Selon les gérants de centres équestres, une des difficultés principales est la réorganisation perpétuelle qui accompagne chacune des nouvelles annonces faite par le gouvernement. Les clubs doivent s’adapter et le faire vite pour continuer à pouvoir fonctionner dans une période où le moindre coup d’arrêt pèse un peu plus sur le préjudice initial. Il faut trouver de nouveaux horaires sur des journées qui se raccourcissent de plus en plus à cause du couvre-feu, désormais imposé à 18h sur tout le national. Jean-Charles de Cours, gérant du centre équestre du domaine de Cazettes à Lavardac, dans le Lot-et-Garonne (47), se voit contraint de déplacer des cours au dimanche ou d’essayer de jongler avec les horaires. “Tant qu’on ne nous impose pas un possible confinement pour le week-end, nous allons basculer les cours impactés par le couvre-feu le dimanche. Au départ, avec le couvre-feu à 20h, il ne s’agissait que d’un cours du samedi, mais maintenant, je dois en rajouter un autre et trouver de nouveaux horaires pour les cavaliers adultes qui montaient le soir dans la semaine et dont les disponibilités ne sont pas toujours les mêmes en journée”, explique-t-il. “Après les annonces du jeudi 16 janvier s’était ajoutée la difficulté d’utiliser les manèges, car seules les structures disposant d’espaces qui ne sont pas complètement clos peuvent continuer à les utiliser”. Une difficulté également évoquée par Armand de Martimprey : “Aujourd’hui en Alsace, compte tenu de la météo, on ne peut utiliser que les manèges. Or, j’ai beaucoup de débutants, je ne peux pas les accueillir pour l’instant sans manège, ce qui est bien dommage”.
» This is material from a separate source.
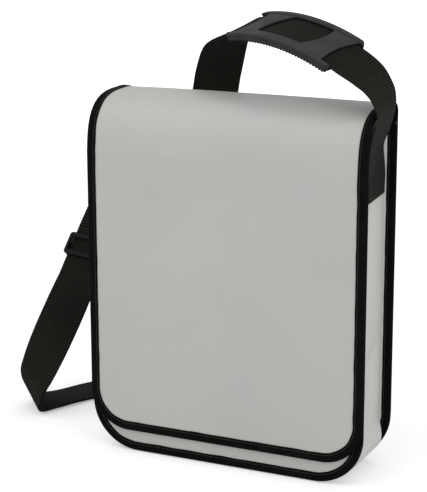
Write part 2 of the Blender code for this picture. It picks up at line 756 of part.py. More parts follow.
main()
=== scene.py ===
"""Looks of the flap-over mail bag: coated tarpaulin, bound edges, ribbed webbing and moulded fittings.

Metres, +Z up, the flap faces -Y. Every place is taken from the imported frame, which stays as it is.
"""

import json
import math
from collections import namedtuple

import bmesh
import bpy
import numpy as np
from mathutils import Matrix, Vector, noise


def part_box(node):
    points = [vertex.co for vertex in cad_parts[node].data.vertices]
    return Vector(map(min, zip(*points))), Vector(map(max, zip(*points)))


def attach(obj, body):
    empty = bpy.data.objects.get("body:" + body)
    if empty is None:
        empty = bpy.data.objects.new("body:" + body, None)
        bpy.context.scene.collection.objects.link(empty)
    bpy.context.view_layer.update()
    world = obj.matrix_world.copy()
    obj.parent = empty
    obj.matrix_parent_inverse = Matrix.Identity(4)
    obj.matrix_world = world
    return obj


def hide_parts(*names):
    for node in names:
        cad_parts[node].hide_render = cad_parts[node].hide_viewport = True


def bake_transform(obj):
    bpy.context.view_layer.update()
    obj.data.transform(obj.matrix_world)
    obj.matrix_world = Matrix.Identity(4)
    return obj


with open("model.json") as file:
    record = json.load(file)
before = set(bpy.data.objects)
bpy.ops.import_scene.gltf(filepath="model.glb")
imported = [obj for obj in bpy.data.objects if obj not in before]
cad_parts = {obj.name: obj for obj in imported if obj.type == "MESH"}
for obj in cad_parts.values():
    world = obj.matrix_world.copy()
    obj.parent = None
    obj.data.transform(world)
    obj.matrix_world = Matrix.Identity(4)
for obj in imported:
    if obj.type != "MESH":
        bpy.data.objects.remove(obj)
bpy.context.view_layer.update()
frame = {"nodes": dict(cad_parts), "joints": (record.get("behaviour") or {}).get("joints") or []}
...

“Le pire scénario serait l’annonce d’un troisième confinement”
La crainte qui plane reste celle du reconfinement. Si durant la première mise en arrêt de leur activité, la belle saison prenait ses quartiers sur le territoire et les chevaux vivant au box pouvaient profiter des pâtures, permettant aux gérants de diminuer les rations par l’absence de travail et le complément foin et herbe à volonté, ce n’est pas le cas en cette saison. Un véritable casse-tête économique et logistique pour les clubs. Les gérants interrogés s’accordent tous à dire qu’un nouveau confinement serait catastrophique si les mesures étaient les mêmes qu’en mars dernier. Jean-Michel Jahan, propriétaire du Centre hippique de Grasse (06) a fait part de son inquiétude : “Le pire scénario serait l’annonce d’un troisième confinement. Un club hippique en confinement est très compliqué à gérer. Nous faisons un chiffre d’affaire qui nous ne nous permet pas d’obtenir des subventions. J’ai quatre-vingt-dix chevaux dans la structure, dont une partie infime de pensions. Je suis obligé de garder mes salariés, les charges ne bougent pas. La situation est difficile pour tout le monde”.
Les professionnels interrogés s’accordent par ailleurs pour dire qu’ils ont été écoutés par les instances. Une des personnes interrogées gérant une structure dans la Creuse (23) évoque les assouplissements obtenus par les clubs et relayés à chaque dirigeant par la FFE. “L’assouplissement nous a permis de continuer à accueillir des groupes scolaires, des groupes de personnes handicapées puis a été élargi aux propriétaires. Le fait d’avoir bénéficié d’une réouverture le 15 décembre a quand même permis de respirer un peu, tandis que d’autres établissements commerciaux ou culturels sont encore fermés”.
L’impression générale pour les mois à venir et 2021 reste cependant celle de “naviguer à vue”, comme l’a confié un des dirigeants. Comme pour les autres secteurs d’activité, les nouvelles mesures sont toujours imprévisibles. Les clubs tentent tant bien que mal de continuer à fonctionner en respectant chacune des contraintes imposées par la situation sanitaire. Le sentiment de retard quant à l'arrivée des décrets, l’incertitude du maintien ou non de l’activité fait ressentir une tension générale dans la profession, qui doit continuer à entretenir une cavalerie et parfois rémunérer des salariés. “J’ai quarante chevaux qui m’appartiennent, huit salariés qui comptent sur cette activité pour pouvoir manger, c’est une grosse responsabilité”, a conclu Armand de Martimprey.